Folha de S. Paulo


Livro ilustrado resgata história e mostra luta pela sobrevivência do circo

Luli Penna/Folhapress
Ilustração Marcelo Coelho de 23.ago.2017

Desde criança –ou seja, desde meados da década de 1960–, escuto dizerem que o circo está em vias de desaparecer. Em parte, é verdade: o famoso Circo Garcia, por exemplo, encerrou suas atividades em 2002.

Mas eu já ia dizendo o mesmo do Circo Tihany, surgido em Taubaté em 1951 –só que a companhia, depois de apresentar-se em Las Vegas, na Costa Rica e onde mais você quiser, esteve há poucos anos por várias capitais do Brasil e neste ano tem espetáculos na Argentina e no Paraguai.

Nem se fale do Cirque du Soleil, agendado para São Paulo a partir de outubro. Sem contar os espetáculos de inspiração circense que aparecem no circuito mais erudito, ou as escolas de circo que, hoje, são procurados pelas crianças de classe alta.

Não é nisso em que pensamos, entretanto, quando repetimos que "o circo está morrendo". Pensamos nos picadeiros pobres, vagando pelas cidadezinhas do interior em caminhões mais velhos que seus elefantes e tigres, já aposentados pelas leis de proteção aos animais.

Aí sim, trata-se do "verdadeiro circo". O paradoxo é que o "verdadeiro circo" tem de ter, como uma de suas características permanentes, o fato de estar em decadência. Se não estiver desaparecendo, não é circo.

Nesse sentido, o circo é necessariamente um fato de memória: existe na lembrança do que foi. Está "desaparecendo" sempre, porque na verdade quem morre, a cada dia, é a infância que tivemos.

No livro "A Magia do Circo", do antropólogo Gilmar Rocha (ed. Lamparina, 2013), vários artistas repetem a mesma opinião: o que mata o circo é "a mesmice" –sempre os mesmos números, o monociclo do palhaço, os urros da mulher-gorila, os pratos do equilibrista, a pomba do mágico ou, na melhor das hipóteses, o chatíssimo globo da morte.

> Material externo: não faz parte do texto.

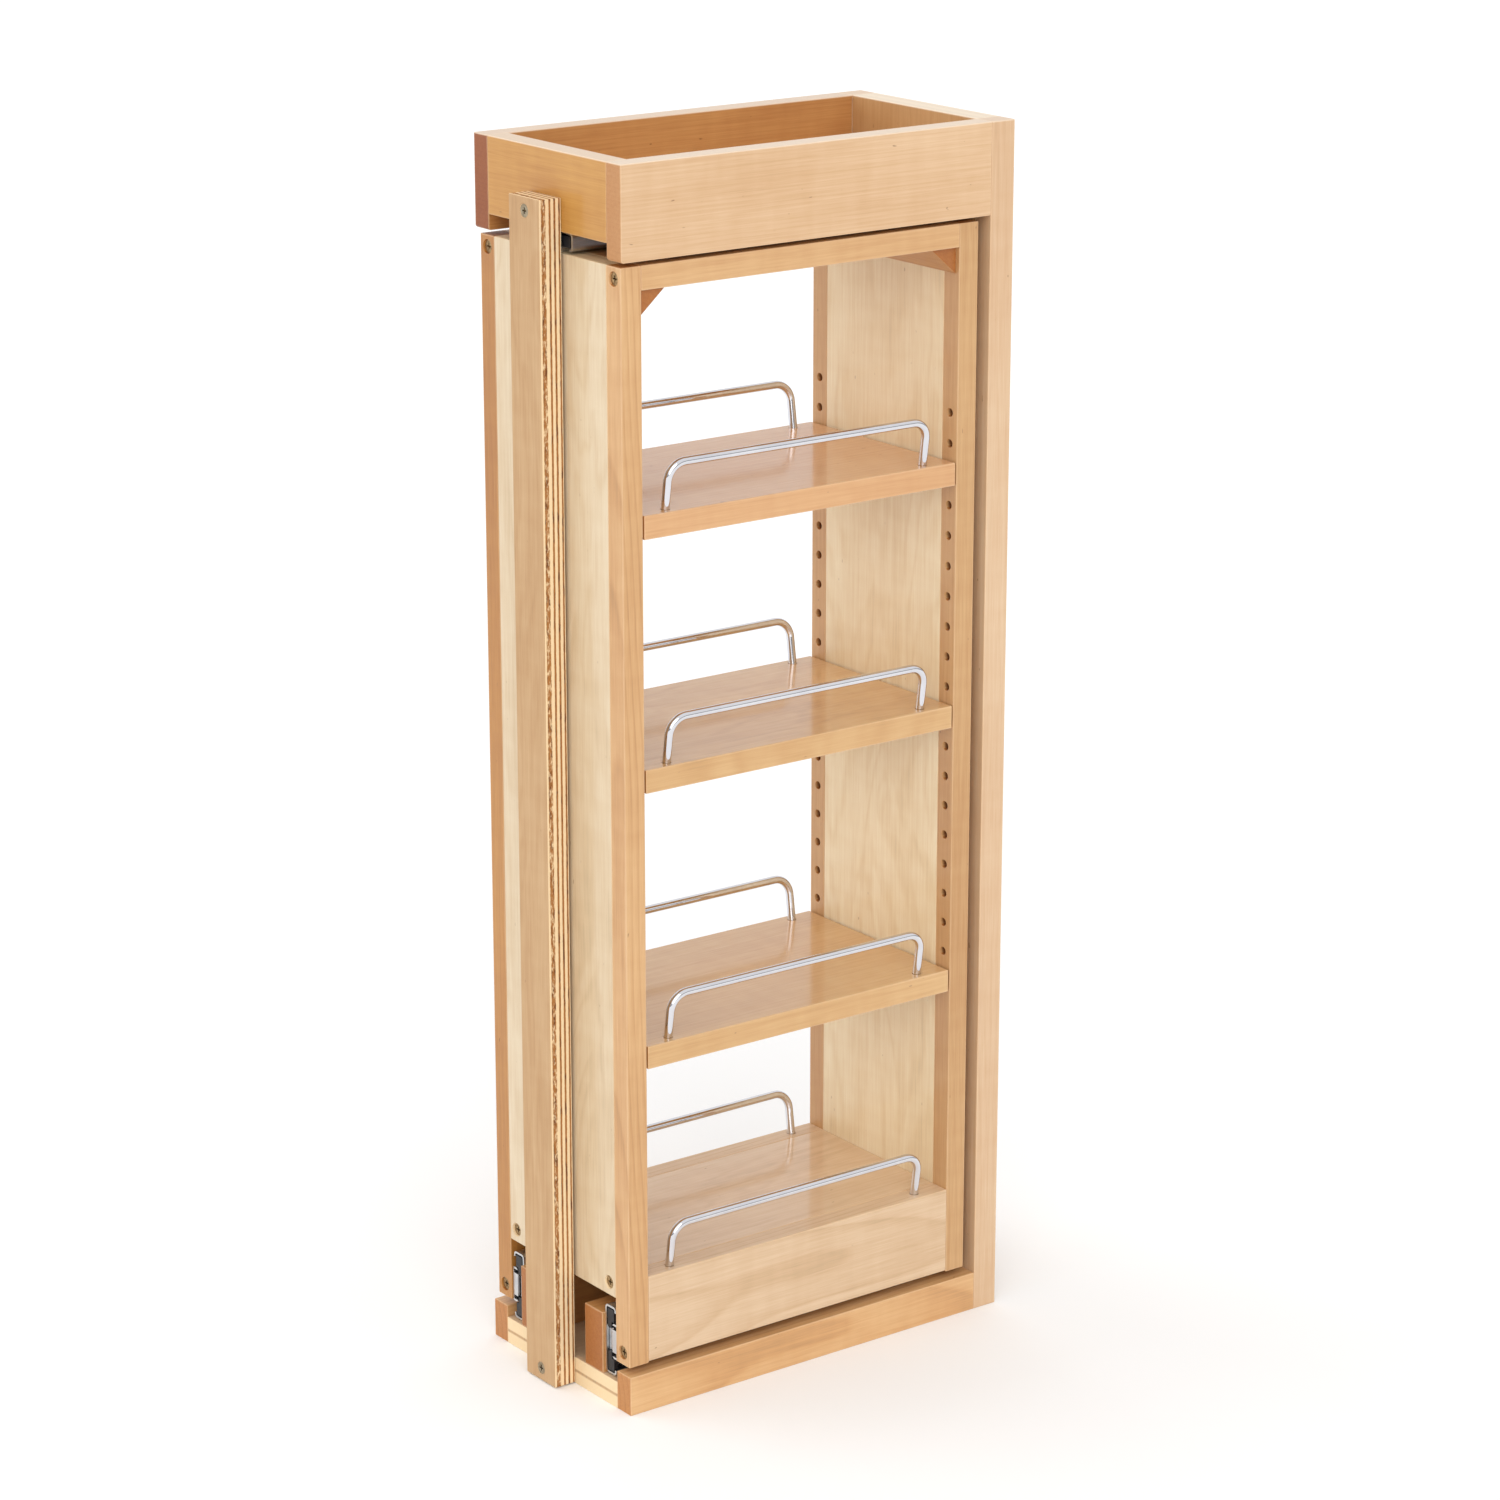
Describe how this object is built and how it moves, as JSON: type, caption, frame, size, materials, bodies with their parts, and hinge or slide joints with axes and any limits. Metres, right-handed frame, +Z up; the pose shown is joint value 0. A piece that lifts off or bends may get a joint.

Discordo um bocado. A mesmice é necessária, porque a infância é o lugar da tradição. As cantigas de ninar não mudam, como não podem mudar o Lobo Mau, o escorregador e o pega-pega. Plante o que quiser depois, mas o canteiro e a terra são sempre iguais.

Quando pequeno, me surpreendia a miséria em volta da ostentação de adereços e roupas de cetim.

A mulher da bilheteria, o cachorro esquelético, o sabão do banheiro, os erros de ortografia nos cartazes, tudo traía uma origem popular, quase bruta, em contraste com o alarde em torno das atrações "nunca antes vistas", do sotaque argentino do mágico chinês, do internacionalismo real ou imaginário dos artistas.

É que, embora aspirando a um céu de flâmulas e trapézios e balões, a lona do circo tem de atar-se duramente às estacas do chão.

O circo não seria bonito –e triste– se não desmentisse, em cada detalhe, a opulência pretendida.

Assim como todo circo está em decadência, a moça da corda bamba está a ponto de cair, o malabarista se salva por pouco do desastre, e o palhaço, encarregado de algum feito corajoso, foge no último momento.

Acaba de sair um livro que é também registro de uma salvação. Publicado pela Prefeitura de São Paulo, sob a coordenação de Verônica Tamaoki, "Centro de Memória do Circo" conta, em cerca de 200 páginas, lindamente ilustradas, as atividades desse museu, escola e centro de pesquisas, que fica na Galeria Olido.

Bem na frente, portanto, do largo do Paissandu –onde ficava o lendário Circo Piolin e, como mostra um recorte de jornal reproduzido no livro, também o lugar onde se armou a lona dos Irmãos Carlo, com "três elephantes", em 1887.

Além de guardar tesouros antiquíssimos, como o diário do palhaço Polydoro (1854-1916), o centro cultural desenvolve pesquisas históricas, como a que trata da relação dos modernistas de 1922 com o circo. O livro de Verônica Tamaoki mostra excertos de uma polêmica entre Mário de Andrade e Alceu de Amoroso Lima a esse respeito.

Junto, uma receita de como fazer maçãs do amor, fotos de uma oficina para a elaboração dos guarda-chuvinhas que embalavam os doces vendidos na plateia, e ilustrações com os diversos tipos de bordado em lantejoulas.

Há assunto e conhecimento, enfim, para montar toda uma Universidade do Circo; seria –como dizem nos espetáculos– "uma coisa única no mundo". Desde 2009, há o projeto arquitetônico de um edifício de oito andares, a ser chamado Escola Piolin.

Mas, no Brasil, não dá para ter tantas ambições. Estamos sempre em decadência.